L’Etat de Genève a foi en la laïcité

- Le principe de laïcité de l’Etat a été renforcé par la nouvelle Constitution.
- Une commission vient d’être nommée pour en vérifier l’application.
- Aréopage de personnalités, elle aura jusqu’au 30 septembre pour remettre un rapport très attendu.

  • Lors de la prestation de serment du Gouvernement, la cathédrale Saint-Pierre se transforme en bâtiment civil. DAVID ROSEMBAUM-KATZMAN

    Lors de la prestation de serment du Gouvernement, la cathédrale Saint-Pierre se transforme en bâtiment civil. DAVID ROSEMBAUM-KATZMAN

A Genève, l’Etat et les religions sont séparés. L’Etat est une chose. Les diverses communautés religieuses, ou spirituelles, en sont une autre.

Chacun vit sa vie, dans une atmosphère de respect et de paix confessionnelle. Cette séparation a été inscrite dans le marbre par une loi en 1907, puis confirmée par la nouvelle Constitution de la République et Canton de Genève, acceptée par le peuple en 2012. L’article 3 de notre Charte fondamentale étant très court et très général, nous le reproduisons ici intégralement:

1) L’Etat est laïque. Il observe une neutralité religieuse.

2) Il ne salarie ni ne subventionne aucune activité cultuelle.

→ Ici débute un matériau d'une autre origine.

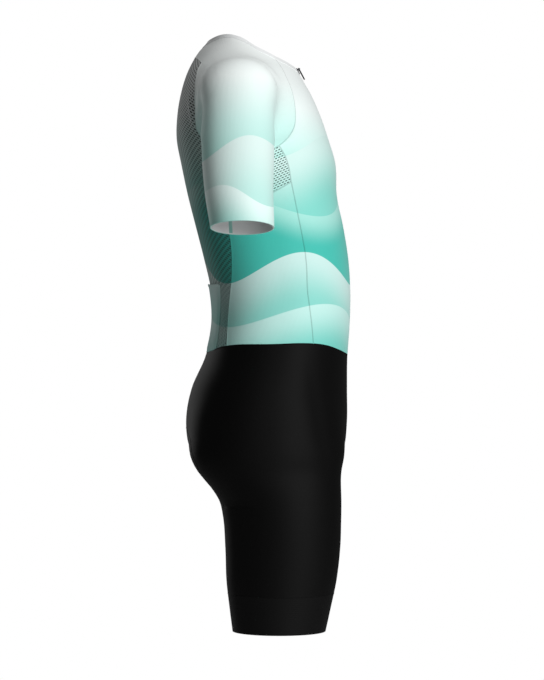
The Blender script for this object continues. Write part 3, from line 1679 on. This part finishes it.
@dataclass(frozen=True)
class Studio:
    """The pale floor, the soft lights and the camera. Places are in metres."""

    camera_place: tuple[float, float, float] = (-4.0, -0.0512, -0.450)
    camera_turn: tuple[float, float, float] = (90, 0, -90)
    lens: float = 132.35
    sensor: float = 36
    sight: float = 50
    floor_level: float = -1.15
    floor_reach: float = 1.0
    ambient: float = 0.14
    lamps: tuple[Lamp, ...] = (
        Lamp("key", (-3.14, -2.64, 0.9), (0, -0.05, -0.4), (1.6, 2.2), 113),
        Lamp("top", (-1.3, -1.0, 2.4), (-0.1, 0, -0.1), (1.2, 1.2), 22),
        Lamp("rim", (2.9, 2.0, 0.2), (0, 0, -0.45), (0.5, 2.4), 15),
        Lamp("fill", (-2.3, -1.4, -1.0), (-0.25, 0, -0.35), (1.2, 0.5), 19),
    )

    def camera(self) -> None:
        """Sets the camera at the wearer's right, level with the waist."""
        data = bpy.data.cameras.new("camera")
        data.lens = self.lens
        data.sensor_width = self.sensor
        data.sensor_fit = "AUTO"
        data.clip_end = self.sight
        cam = Mesher.placed("camera", data)
        cam.location = self.camera_place
        cam.rotation_euler = [math.radians(turn) for turn in self.camera_turn]
        bpy.context.scene.camera = cam

    def floor(self) -> None:
        """Lays a plain pale round floor below the suit."""
        mesh = bpy.data.meshes.new("floor")
        shape = bmesh.new()
        bmesh.ops.create_circle(shape, cap_ends=True, radius=self.floor_reach, segments=96)
        shape.to_mesh(mesh)
        shape.free()
        material, tree = fresh_material("pale_floor")
        paint = {"Base Color": linear("f2f2f2"), "Roughness": 0.9}
        shader = add_node(tree, "ShaderNodeBsdfPrincipled", paint)
        add_node(tree, "ShaderNodeOutputMaterial", {}, {0: shader.outputs[0]})
        mesh.materials.append(material)
        obj = Mesher.placed("floor", mesh)
        obj.location = (0, 0, self.floor_level)

    def world(self) -> None:
        """Gives a white surround, dimmer as light than as seen."""
        world = bpy.data.worlds.new("studio")
        world.use_nodes = True
        tree = world.node_tree
        tree.nodes.clear()
        seen = add_node(tree, "ShaderNodeLightPath").outputs["Is Camera Ray"]
        reach = {"To Min": self.ambient, "To Max": 1.0}
        strength = add_node(tree, "ShaderNodeMapRange", reach, {"Value": seen})
        light = add_node(tree, "ShaderNodeBackground", {0: (1, 1, 1, 1)}, {"Strength": strength.outputs[0]})
        add_node(tree, "ShaderNodeOutputWorld", {}, {0: light.outputs[0]})
        bpy.context.scene.world = world

    def build(self) -> None:
        """Makes the whole studio."""
        bpy.context.scene.view_settings.view_transform = "Standard"
        self.camera()
        self.floor()
        self.world()
        for lamp in self.lamps:
            lamp.hang()


def main() -> None:
    """Builds the suit's sections in order, sews them together and declares their cloths."""
    logging.basicConfig(level=logging.INFO, format="%(message)s")
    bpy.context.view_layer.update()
    Studio().build()
    wardrobe = Wardrobe.stocked()
    jersey, shorts, neck = Jersey(wardrobe), Shorts(wardrobe), NeckAndZip(wardrobe)
    sections = (jersey, shorts, neck)
    for section in sections:
        section.build()
    jersey.sew_seams()
    shorts.sew_seams(jersey)
    neck.sew_seams(jersey)
    for section in sections:
        section.declare()


if __name__ == "__main__":
    main()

3) Les autorités entretiennent des relations avec les communautés religieuses.

Sujet sensible

Si les deux premiers points sont parfaitement clairs, rappelant d’autres régimes de laïcité, comme la loi française de 1905 ou celle de Neuchâtel à la même époque, le troisième exige d’être défini, clarifié, codifié, exemplifié. Quelles sortes de «relations»? De simple courtoisie, teintée d’indifférence? Ou plutôt, un véritable dialogue? Mais alors, lequel? Ces choses-là ne vont pas de soi, le sujet est sensible, il convient donc d’apporter de la précision au texte constitutionnel. A cet effet, le Conseil d’Etat vient d’annoncer, le 19 décembre, la création d’une commission chargée de mettre en œuvre ce fameux alinéa 3 de l’article 3. Le journaliste Jean-Noël Cuénod, excellent connaisseur de l’Histoire genevoise, et plus précisément de ses aspects confessionnels et de la question de la laïcité, en assumera la présidence. Elle aura jusqu’au 30 septembre 2014 pour déposer son rapport. A noter – c’est important – que le domaine scolaire et celui des cimetières ne feront pas partie du champ de ses investigations.

Composition

La composition de la commission est très intéressante. On y a mélangé des experts, comme Philippe Borgeaud, professeur honoraire d’Histoire des religions, ou Marie-Jeanne Bachten, spécialiste des faits religieux, avec d’éminents représentants ou grands connaisseurs des différentes religions ou confessions représentées à Genève: le Rabbin François Garaï, de la Communauté juive libérale; Michel Grandjean, qui enseigne l’Histoire du christianisme à l’Université; Philippe Matthey, Curé du Grand-Lancy, ou encore Zidane Mériboute, professeur à Genève, Constantine et Tunis. Les trois grandes religions du Livre auront leurs sensibilités représentées. La vaste vision historique et scientifique d’un Philippe Borgeaud, l’un des grands connaisseurs des religions antiques, notamment de la Grèce ancienne, donnera à ce groupe la puissance d’une perspective, mais aussi le panorama d’un arrière-pays qui sera loin d’être négligeable. Car la pluralité du monde religieux est loin de se résumer aux seuls monothéismes.

Bilan

Reste à savoir comment cette commission réussira à donner incarnation et précision à ce fameux alinéa 3: «Les autorités entretiennent des relations avec les communautés religieuses.» Et d’abord, qu’est-ce qu’une «communauté religieuse»? Lesquelles, face à un Etat laïque, se verront-elles reconnaître ce statut, et lesquelles se le verront refuser. Et du coup, en pratiquant ainsi une différenciation, l’Etat demeurera-t-il laïque? Enfin et surtout, quelles «relations» les commissaires proposeront-ils à l’Etat d’entretenir avec les religions? Bonne chance à ce groupe! Il aura du boulot. Nous attendons ses conclusions avec un très vif intérêt.